Bacon and Cheese
At first glance, You Should Have Left seems to be a by-the-book haunted house movie. It certainly checks plenty of the boxes: the isolated and mysterious vacation home, the precocious child in tune with the supernatural, the sinister presence that grows more and more tangible. But writer/director David Koepp has more on his mind than weaving a workmanlike horror yarn, attempting – with varying degrees of success – to add a more serious dramatic element to the proceedings.
Kevin Bacon stars as Theo, a retired banker married to the much-younger Susanna (Amanda Seyfried), a Hollywood actress. They enjoy a seemingly perfect life with their young daughter Ella (Avery Essex), but things aren’t as rosy as they seem. Theo has to deal with a small amount of infamy from a dark event in his past, resulting in frequent uncomfortable interactions with strangers. When Ella presses Susanna about it, she gives in and tells her daughter the truth: Theo was investigated for the mysterious death of his wife and found innocent, but his status as a high-profile banker saddled him with a cloud of suspicion which has followed him ever since.
During a break in the shoot of Susanna’s latest movie, Theo seizes the opportunity to take his family on vacation to a house in rural Wales. Shortly after their arrival, strange things begin to happen: Theo and his family start having increasingly vivid nightmares, the locals are cryptic and evasive when discussing the house, and Theo begins to lose his sense of time within the house’s labyrinthine walls. As if that weren’t enough, the stress of the situation brings the repressed resentments and doubts of Theo and Susanna’s marriage bubbling to the surface. In a clever bit of writing, Theo and Susanna try to leave the house soon after these events, but for reasons I won’t spoil here, they are unable to do so.
You Should Have Left’s greatest strength is its trio of lead characters, who are fairly well-written and given depth by the actors. Bacon provides a nice anchor to the movie’s crazier moments in the lead role, and the script’s subtle handling of Theo’s tormented past gives him more to do than just play the lead victim. And while Susanna isn’t without a stereotypical starlet vapidity, she’s also a real person with intelligence and flaws, and Seyfreid ably conveys both aspects of the character. Essex, meanwhile, steals the movie, giving an adorably guileless and unselfconscious performance.
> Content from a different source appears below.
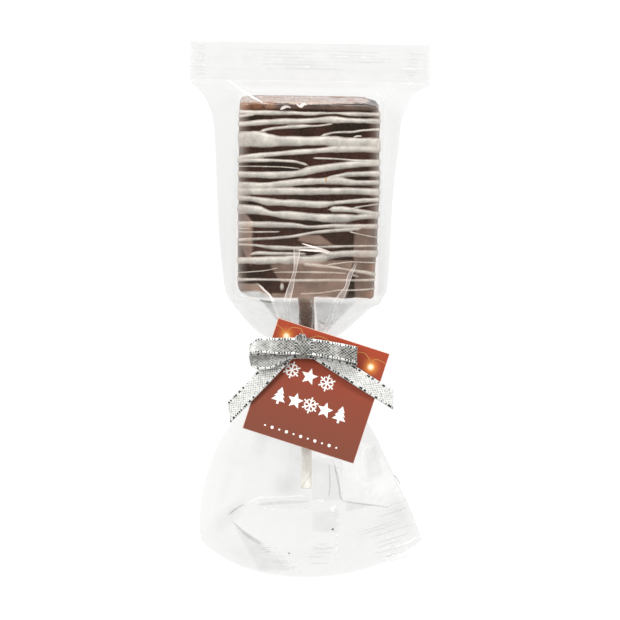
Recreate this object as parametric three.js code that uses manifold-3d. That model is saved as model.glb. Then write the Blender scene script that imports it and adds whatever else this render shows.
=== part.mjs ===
// A chocolate-covered crispy bar on a paper stick, in a clear film bag that is tied with a silver
// ribbon bow and carries a square gift tag. All sizes are in millimetres.
//
// The pop lies on its back. +Z is up and faces the drizzled side, +Y runs to the bag's sealed header,
// and the origin is on the surface that it lies on, below the middle of the whole.

import * as THREE from 'three';
import { mergeVertices } from 'three/addons/utils/BufferGeometryUtils.js';
import Module from 'manifold-3d';

const wasm = await Module();
wasm.setup();

// Driving dimensions: the bar
const barWidthTop = 53.6;
const barWidthFoot = 52;
const barTopY = 80.3;
const barLength = 74.9;
const barBackZ = 0.9;
const barFaceZ = 26.4;
const coatRadius = 1.9;
const crispSize = 5.2;
const coatRelief = 0.55;
const endRelief = 1.0;

// Driving dimensions: the stick and the chocolate that runs down on it
const stickDiameter = 4.2;
const stickLength = 114;
const stickShown = 74.7;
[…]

The movie’s first half, which allows the actors to do more than run around frantically, is unsurprisingly its best. It has fun with the drastic change in setting from L.A. to Wales, whose rolling hills and cloudy skies are beautifully photographed – especially given the modest budget. The house that serves as the movie’s main setting is a vividly realized piece of set-design, aesthetically pleasing but oppressively soulless in its total commitment to impersonal modernism. It’s a novel departure from the standard creaky mansions that define the genre. You Should Have Left is also quite competent in the way it portrays the domestic drama, along with some moments of light comedy.
Problems arise, however, when it comes the actual horror, which isn’t awful; just unremarkable. The movie avoids the most obvious haunted-house clichés (it’s blessedly restrained in its use of jump-scares), but still fails to tread any new ground. The way the house bends space and time is fun to watch, but never rises above the level of creepy. You Should Have Left tries to pull out all the stops for its finale, which begins as a promisingly surreal journey through the house’s rapidly fraying reality, but devolves into a silly, far too literal confrontation between Theo and the evil spirit. It’s followed by an epilogue which fails to pack a punch, any emotional weight it might have carried negated by the goofy climax. I admire You Should Have Left for attempting to add some substance to its haunted-house tale, but ultimately it doesn’t quite satisfy on either count.